Zandr suggested a simple "good enough" solution for 1.3.1:
This wouldn't be perfect, because there could be other pre-existing shares beyond the end of the portion of the permuted list that we wouldn't see, but it would at least remove some of the duplicated shares.
The following clump of tickets might be of interest to people who are interested in this ticket: #711 (repair to different levels of M), #699 (optionally rebalance during repair or upload), #543 ('rebalancing manager'), #232 (Peer selection doesn't rebalance shares on overwrite of mutable file.), #678 (converge same file, same K, different M), #610 (upload should take better advantage of existing shares), #573 (Allow client to control which storage servers receive shares).
Also related: #778 ("shares of happiness" is the wrong measure; "servers of happiness" is better).
This ticket was fixed by the patches that fixed #778. I think. Assigning this ticket to Kevan to verify and document that this ticket is fixed by his patches.
I don't think #778 fixed this.
The bipartite matching wording of this issue is: "If it later learns that some other server already has that particular share, and it can use that share on that other server to create a maximum bipartite matching (or: a bipartite matching that is larger than the happiness threshold, though I'd take maximum reliability over the inefficiency of a duplicate share), it needs to cancel share-upload requests". #778 does not do this.
(I think this part of the issue would probably be better solved by the uploader rewrite alluded to at the end of #778; it isn't a regression compared to 1.6.1, and it would be a lot nicer if we considered this as one of the requirements to a new uploader than if we tried to graft it onto the existing uploader)

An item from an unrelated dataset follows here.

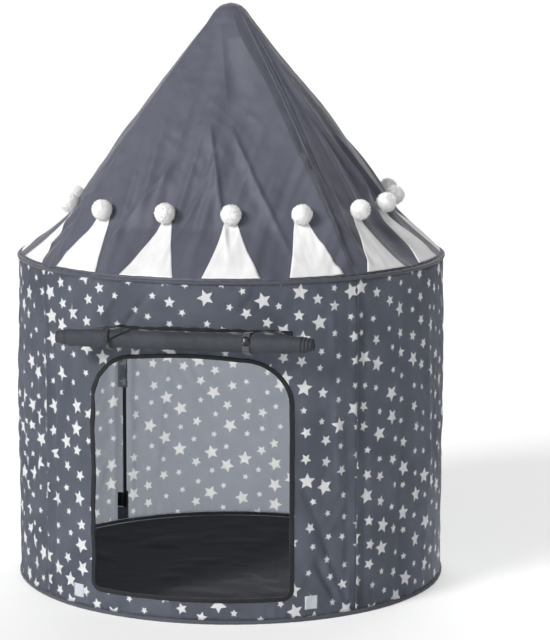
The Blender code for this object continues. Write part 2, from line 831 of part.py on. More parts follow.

#778 searches for pre-existing shares regardless of whether it has seen them, but only on (some of the) servers that it can't place them on. I think what this ticket suggests is to expand that search to peers that we can write to, and make that search triggered or otherwise conditional on finding pre-existing shares when issuing
allocate_buckets()
requests. #778 doesn't do that.The read-only share discovery logic in #778 was implemented to solve the specific case of happiness being undercounted due to the fact that the upload process never contacted read only peers at all, and would therefore never know about the shares that they held. This ticket is more about doing that for all servers to maximize the efficiency of share placement on the grid. An easy first stab at that would be to expand the share discovery logic to work across all of the peers that it knows about, though that would add even more queries to the upload process.
#778 does do this -- it asks servers that it would not have asked in 1.6.1 to try to detect evidence of pre-existing shares.
Kevan: does your patch from #1382 affect this issue?
This is likely to be fixed by implementing the algorithm in ticket:1130#comment:69401, provided that it applies to upload as well as repair.
During 7/9/13's dev chat meeting, Brian suggested that the uploader contact 4n servers in the case where existing shares are found instead of the 2n used in ticket #1382. There was no decision made but we agreed that this ticket should be revisited once #1382 is closed and lands in trunk.